## Exercise prompt
Select, from the data, each line where "into" occurs.

## Records provided
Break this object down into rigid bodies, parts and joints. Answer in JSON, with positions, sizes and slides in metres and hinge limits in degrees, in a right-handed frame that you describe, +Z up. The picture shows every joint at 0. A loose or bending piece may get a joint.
--
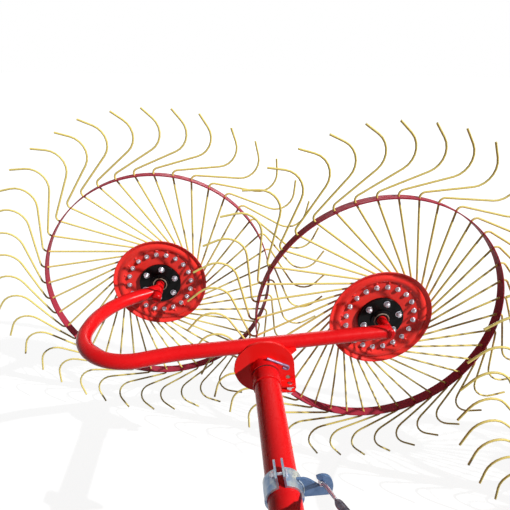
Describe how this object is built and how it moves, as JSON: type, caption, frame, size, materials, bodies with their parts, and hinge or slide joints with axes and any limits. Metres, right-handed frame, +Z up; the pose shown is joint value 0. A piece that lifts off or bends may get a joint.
==
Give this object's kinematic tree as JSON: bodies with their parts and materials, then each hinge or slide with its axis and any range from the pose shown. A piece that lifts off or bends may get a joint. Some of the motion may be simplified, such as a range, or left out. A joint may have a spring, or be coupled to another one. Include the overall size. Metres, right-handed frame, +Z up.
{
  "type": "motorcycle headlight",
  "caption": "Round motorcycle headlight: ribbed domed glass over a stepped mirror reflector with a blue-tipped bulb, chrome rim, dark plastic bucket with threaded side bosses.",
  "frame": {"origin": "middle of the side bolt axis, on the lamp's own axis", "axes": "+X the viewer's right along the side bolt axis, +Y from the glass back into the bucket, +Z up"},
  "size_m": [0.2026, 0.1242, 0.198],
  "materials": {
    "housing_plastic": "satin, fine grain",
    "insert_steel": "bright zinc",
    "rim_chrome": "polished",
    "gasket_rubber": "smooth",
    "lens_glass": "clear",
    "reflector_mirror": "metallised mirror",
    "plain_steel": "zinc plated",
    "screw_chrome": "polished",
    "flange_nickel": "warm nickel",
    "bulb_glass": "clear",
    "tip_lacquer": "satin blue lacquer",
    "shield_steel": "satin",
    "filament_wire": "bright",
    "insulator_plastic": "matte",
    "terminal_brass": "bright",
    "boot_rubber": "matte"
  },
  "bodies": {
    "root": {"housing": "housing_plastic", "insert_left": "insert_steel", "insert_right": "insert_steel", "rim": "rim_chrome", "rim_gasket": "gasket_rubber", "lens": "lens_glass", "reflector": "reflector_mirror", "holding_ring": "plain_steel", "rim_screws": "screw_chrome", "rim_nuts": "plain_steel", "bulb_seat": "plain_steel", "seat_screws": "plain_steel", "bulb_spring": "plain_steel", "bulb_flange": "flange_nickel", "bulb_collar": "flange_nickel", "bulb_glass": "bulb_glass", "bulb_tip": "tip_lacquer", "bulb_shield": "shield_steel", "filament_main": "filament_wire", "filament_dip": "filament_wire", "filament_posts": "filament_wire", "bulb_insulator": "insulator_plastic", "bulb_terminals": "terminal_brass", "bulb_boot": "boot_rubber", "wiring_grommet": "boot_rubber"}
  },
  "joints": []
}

## Complete output
Break this object down into rigid bodies, parts and joints. Answer in JSON, with positions, sizes and slides in metres and hinge limits in degrees, in a right-handed frame that you describe, +Z up. The picture shows every joint at 0. A loose or bending piece may get a joint.
  "frame": {"origin": "middle of the side bolt axis, on the lamp's own axis", "axes": "+X the viewer's right along the side bolt axis, +Y from the glass back into the bucket, +Z up"},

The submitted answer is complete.